◆ TASK DESCRIPTION ◆
Copy down all of the data underneath, exactly as shown.

◆ RECORDED DATA ◆
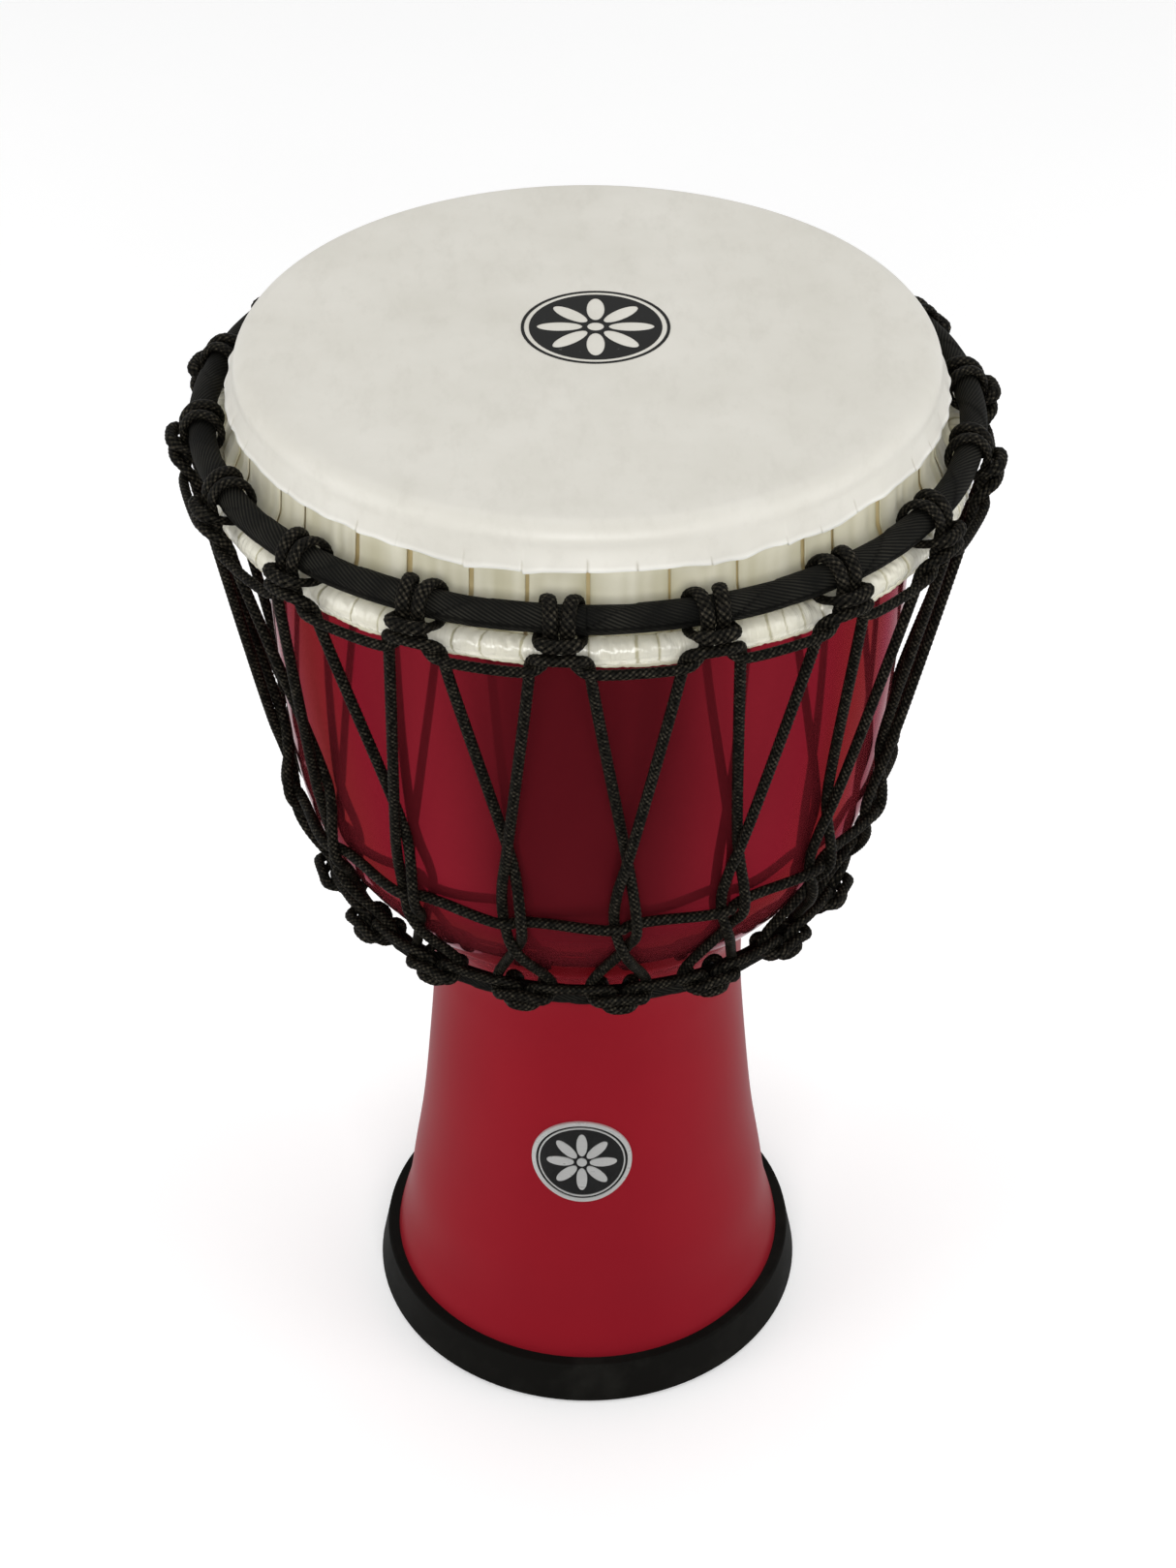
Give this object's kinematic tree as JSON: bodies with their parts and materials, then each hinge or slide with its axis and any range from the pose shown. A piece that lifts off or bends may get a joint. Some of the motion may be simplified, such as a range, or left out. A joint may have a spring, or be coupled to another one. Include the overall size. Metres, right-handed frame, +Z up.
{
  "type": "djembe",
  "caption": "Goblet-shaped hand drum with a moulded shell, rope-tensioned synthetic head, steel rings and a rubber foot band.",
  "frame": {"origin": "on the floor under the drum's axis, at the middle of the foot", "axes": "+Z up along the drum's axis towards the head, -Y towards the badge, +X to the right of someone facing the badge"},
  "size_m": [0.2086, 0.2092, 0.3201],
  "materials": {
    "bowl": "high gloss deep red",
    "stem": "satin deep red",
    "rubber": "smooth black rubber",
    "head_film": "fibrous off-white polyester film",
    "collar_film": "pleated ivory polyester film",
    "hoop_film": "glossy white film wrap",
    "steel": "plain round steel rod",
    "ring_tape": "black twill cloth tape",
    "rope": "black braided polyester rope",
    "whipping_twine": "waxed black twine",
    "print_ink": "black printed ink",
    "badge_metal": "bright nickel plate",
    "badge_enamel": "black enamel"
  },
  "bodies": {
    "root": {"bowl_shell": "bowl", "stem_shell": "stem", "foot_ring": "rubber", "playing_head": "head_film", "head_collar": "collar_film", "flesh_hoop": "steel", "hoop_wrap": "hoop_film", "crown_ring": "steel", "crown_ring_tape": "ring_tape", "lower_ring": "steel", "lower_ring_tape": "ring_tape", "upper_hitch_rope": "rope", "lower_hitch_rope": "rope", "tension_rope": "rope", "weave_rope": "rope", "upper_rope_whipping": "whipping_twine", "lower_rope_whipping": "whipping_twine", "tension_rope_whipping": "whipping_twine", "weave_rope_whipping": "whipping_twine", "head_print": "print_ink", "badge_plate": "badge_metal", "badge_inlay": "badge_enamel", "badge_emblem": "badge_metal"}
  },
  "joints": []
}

◆ SOLUTION FOR THIS PROBLEM ◆
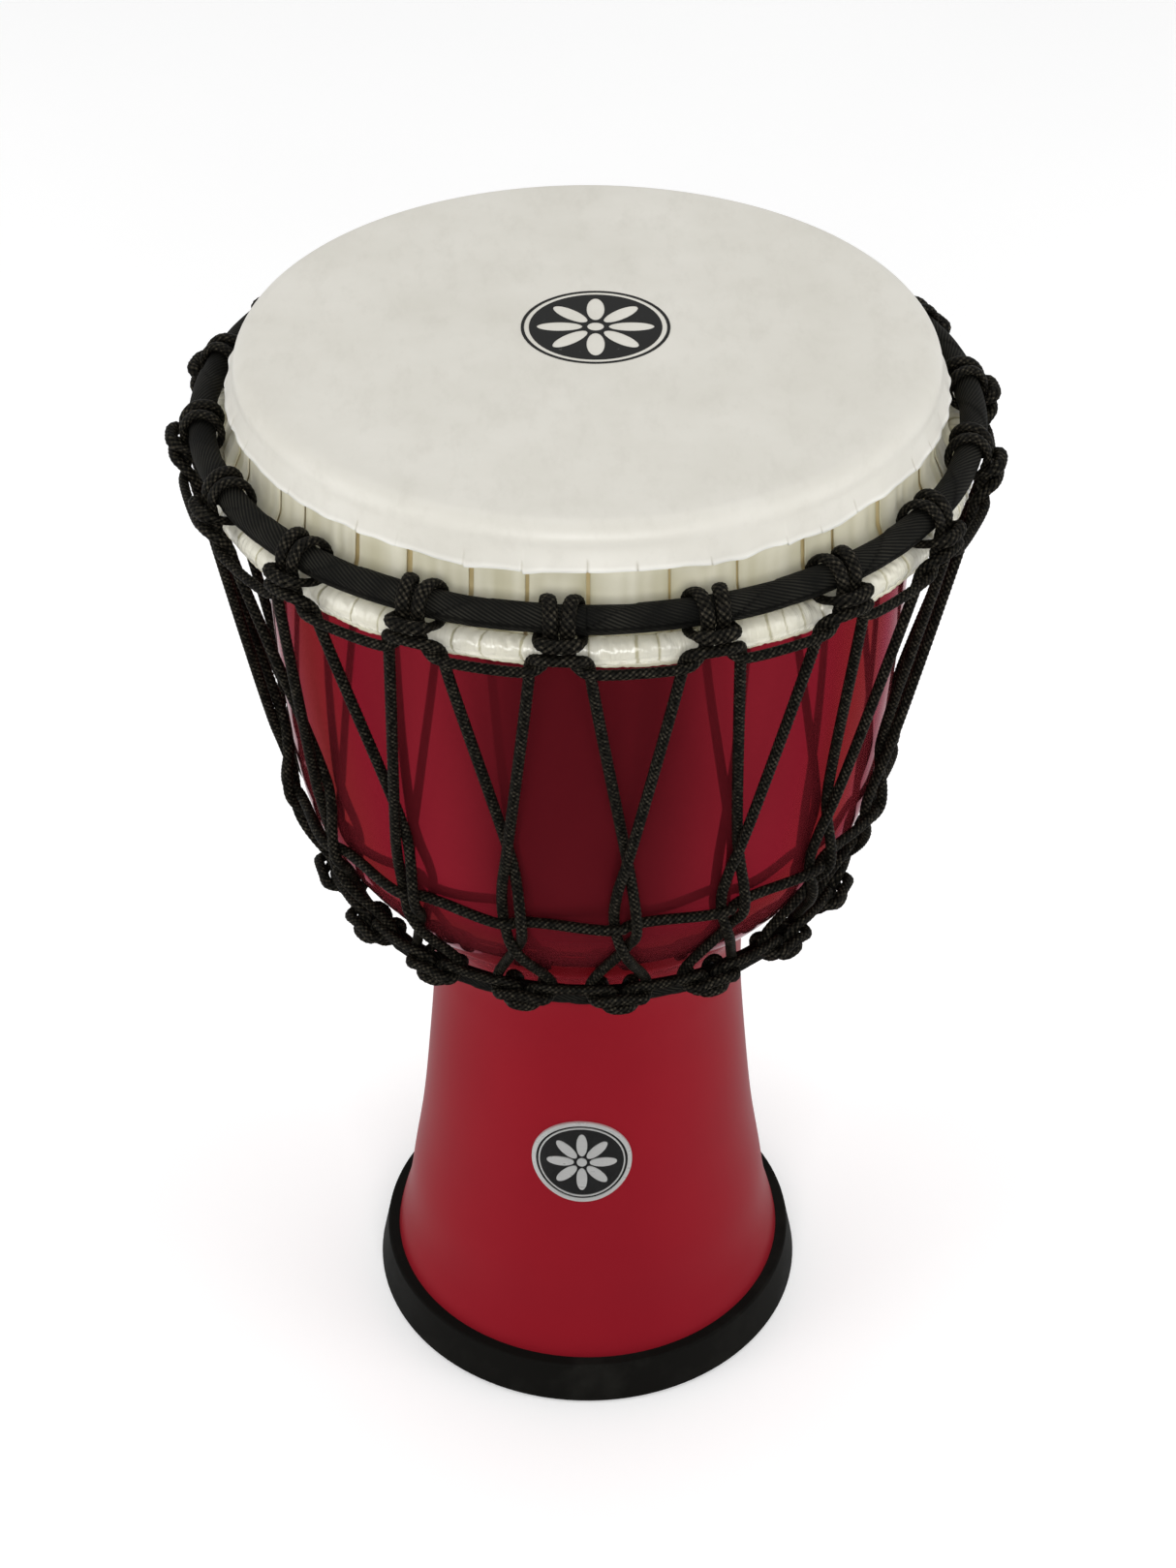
Give this object's kinematic tree as JSON: bodies with their parts and materials, then each hinge or slide with its axis and any range from the pose shown. A piece that lifts off or bends may get a joint. Some of the motion may be simplified, such as a range, or left out. A joint may have a spring, or be coupled to another one. Include the overall size. Metres, right-handed frame, +Z up.
{
  "type": "djembe",
  "caption": "Goblet-shaped hand drum with a moulded shell, rope-tensioned synthetic head, steel rings and a rubber foot band.",
  "frame": {"origin": "on the floor under the drum's axis, at the middle of the foot", "axes": "+Z up along the drum's axis towards the head, -Y towards the badge, +X to the right of someone facing the badge"},
  "size_m": [0.2086, 0.2092, 0.3201],
  "materials": {
    "bowl": "high gloss deep red",
    "stem": "satin deep red",
    "rubber": "smooth black rubber",
    "head_film": "fibrous off-white polyester film",
    "collar_film": "pleated ivory polyester film",
    "hoop_film": "glossy white film wrap",
    "steel": "plain round steel rod",
    "ring_tape": "black twill cloth tape",
    "rope": "black braided polyester rope",
    "whipping_twine": "waxed black twine",
    "print_ink": "black printed ink",
    "badge_metal": "bright nickel plate",
    "badge_enamel": "black enamel"
  },
  "bodies": {
    "root": {"bowl_shell": "bowl", "stem_shell": "stem", "foot_ring": "rubber", "playing_head": "head_film", "head_collar": "collar_film", "flesh_hoop": "steel", "hoop_wrap": "hoop_film", "crown_ring": "steel", "crown_ring_tape": "ring_tape", "lower_ring": "steel", "lower_ring_tape": "ring_tape", "upper_hitch_rope": "rope", "lower_hitch_rope": "rope", "tension_rope": "rope", "weave_rope": "rope", "upper_rope_whipping": "whipping_twine", "lower_rope_whipping": "whipping_twine", "tension_rope_whipping": "whipping_twine", "weave_rope_whipping": "whipping_twine", "head_print": "print_ink", "badge_plate": "badge_metal", "badge_inlay": "badge_enamel", "badge_emblem": "badge_metal"}
  },
  "joints": []
}